If you say the words “I get knocked down” around anybody who was alive in the early ’90s, even if you’re telling a story about how you got hit by a car while walking your dog, the words “and I get up again” will form in their heads and fill in the blank, as if you’ve somehow conjured up the ghost of Jonathan Taylor Thomas and lured them straight back to ’96. For a whole lot of musicians, having one of your songs be a cultural touchstone, a point of perpetual reference to a period in time in which your music meant something to someone, is the end-all-be-all for ambition. As has been pointed out time and time and again by parents not wanting their children to quit their job at the bank in order to go on tour with their anarcho-folk-punk band, you’re most likely not going to make it, and any success, no matter how minor, is ultimately worth it in the end.

But, God forbid, what if you have ideals you’re striving towards with your music? Ethics? What if you want to make a difference, god damn it, and you’re relegated to a meme, on the shelf with someone’s Life with Louie toys and Clinton administration playing cards? How do you handle that? Well, in the case of Dunstan Bruce, the aging former frontman of Chumbawamba, you make a movie that earnestly tries to grapple with that, where you face the embodiment of your success — a puckish evil man in a mask shaped like your band’s giant-toothed symbol — while trying to make your way forward with a new group, one that’s probably closer to what you intended Chumbawamba to be. That’s the central premise of I Get Knocked Down, which Bruce co-directed along with Sophie Robinson, which explores Bruce’s history with the group and his attempts to reconcile his ideals with the reality of his success, as well as him grappling with Father Time. As the grains of sand in the bottom of time’s hourglass grow larger and larger while those in the top dwindle, well, it’s only natural to reflect, and what results is a surprisingly clear-eyed look at his career and the successes and failures of his most famous project.
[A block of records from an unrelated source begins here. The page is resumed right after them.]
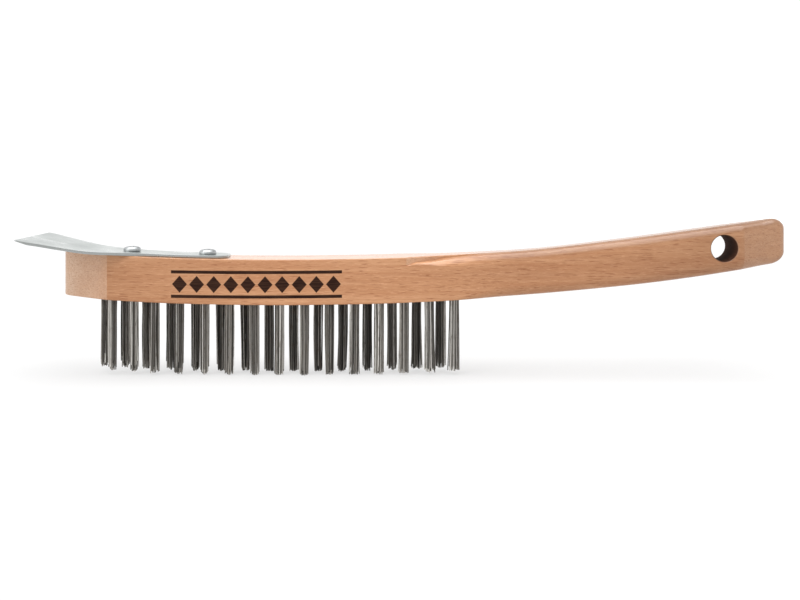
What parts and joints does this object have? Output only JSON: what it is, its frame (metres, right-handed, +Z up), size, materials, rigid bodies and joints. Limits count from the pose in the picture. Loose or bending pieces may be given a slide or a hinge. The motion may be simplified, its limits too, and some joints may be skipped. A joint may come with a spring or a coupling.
{
  "type": "wire brush",
  "caption": "Hand wire scratch brush with a curved wooden handle, two staggered rows of steel wire tufts, a screwed-on steel scraper blade and a hanging hole.",
  "frame": {"origin": "on the surface that the brush stands on, under the middle of its overall length and width", "axes": "+X along the brush from the scraper blade to the end of the handle, +Y across it, +Z up from the wire tips to the wooden block"},
  "size_m": [0.3506, 0.056, 0.0719],
  "materials": {
    "beech": "satin varnished beech",
    "scraper_steel": "bright rolled steel with a ground edge",
    "screw_zinc": "bright zinc plate",
    "brush_wire": "dull tempered steel wire"
  },
  "bodies": {
    "root": {"handle_block": "beech", "scraper_plate": "scraper_steel", "screw_front": "screw_zinc", "screw_rear": "screw_zinc", "tuft_near_01": "brush_wire", "tuft_near_02": "brush_wire", "tuft_near_03": "brush_wire", "tuft_near_04": "brush_wire", "tuft_near_05": "brush_wire", "tuft_near_06": "brush_wire", "tuft_near_07": "brush_wire", "tuft_near_08": "brush_wire", "tuft_near_09": "brush_wire", "tuft_near_10": "brush_wire", "tuft_near_11": "brush_wire", "tuft_near_12": "brush_wire", "tuft_near_13": "brush_wire", "tuft_near_14": "brush_wire", "tuft_near_15": "brush_wire", "tuft_far_01": "brush_wire", "tuft_far_02": "brush_wire", "tuft_far_03": "brush_wire", "tuft_far_04": "brush_wire", "tuft_far_05": "brush_wire", "tuft_far_06": "brush_wire", "tuft_far_07": "brush_wire", "tuft_far_08": "brush_wire", "tuft_far_09": "brush_wire", "tuft_far_10": "brush_wire", "tuft_far_11": "brush_wire", "tuft_far_12": "brush_wire", "tuft_far_13": "brush_wire", "tuft_far_14": "brush_wire", "tuft_far_15": "brush_wire"}
  },
  "joints": []
}
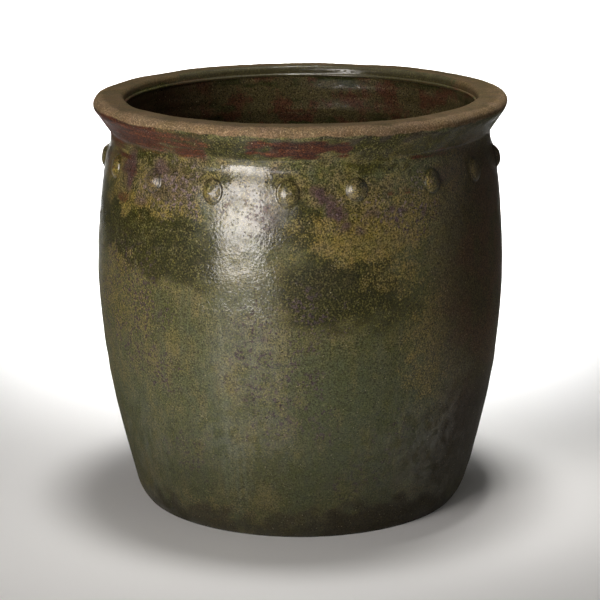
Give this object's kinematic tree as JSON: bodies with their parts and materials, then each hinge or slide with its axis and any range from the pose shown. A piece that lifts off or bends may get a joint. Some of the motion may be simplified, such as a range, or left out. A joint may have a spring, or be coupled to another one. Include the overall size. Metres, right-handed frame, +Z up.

It feels like every three or four weeks someone will submit a post to Reddit’s “Today I Learned” subreddit about how they’d just discovered that Chumbawamba was an aggressively leftist band, as time has stripped away everything surrounding “Tubthumping” and left the song as an isolated and peppy cry for resilience floating in and out of soccer practice playlists. That, honestly, is a very natural reaction: It is surprising, to say the least, to find out that Chumbawamba once sounded like Crass, shouting and screaming diatribes from the stage while practicing what they preached off-stage, living communally and working within their community. But there was playful sonic experimentation going on at all times in the background, a desire to find The Shape of Punk to Come, which ultimately led the group down the path toward pop chart superstardom, almost by accident. They retained their provocation in their personalities — one only needs to see clips of Alice Nutter advocating for people to steal their record on Bill Maher’s Politically Incorrect to be reminded of how close they were to the Yippies in ideology — but their sound slowly obscured the message over time. I Get Knocked Down tries to reckon with all of that, being a surprising admission of failure on Bruce’s part while also an acknowledgment that this evolution might be a natural phenomenon that follows someone making, you know, a hit song.

The film is modern to a fault, as well: Bruce and Robinson seem like they’re trying to fit in with contemporary aesthetics on modern English television, which gives it a feel that it has a sell-by-date, at least in its style. Honestly, it’ll be interesting to see how this looks in twenty years, once fashionable things have inevitably curdle, which is a funny thing to think about a documentary about the frontman of Chumbawamba, but, again, the central conceit remains an invigorating one. Watching Bruce deal with the physical embodiment of that voice of doubt hanging around his head all of the time is pretty fascinating, given how it’s equally pessimistic as it is devastatingly honest, a form of accountability that’s not necessarily as self-pitying as it sounds as it is in practice, though it occasionally leans in that direction. Regardless, I Get Knocked Down is a swing at pushing the self-reflective rockumentary towards a new frontier, and even if it’s not wholly successful as it is making its case — selling your the rights to your song to Pontiac and donating the money to organizations is still, you know, allowing your sound to be identified with a company you hate — it’s a really compelling watch, bound to inspire countless more people to pick up that keyboard and type out “Hey, did y’all know that ‘Tubthumping’ was a political anthem?” for many more years to come.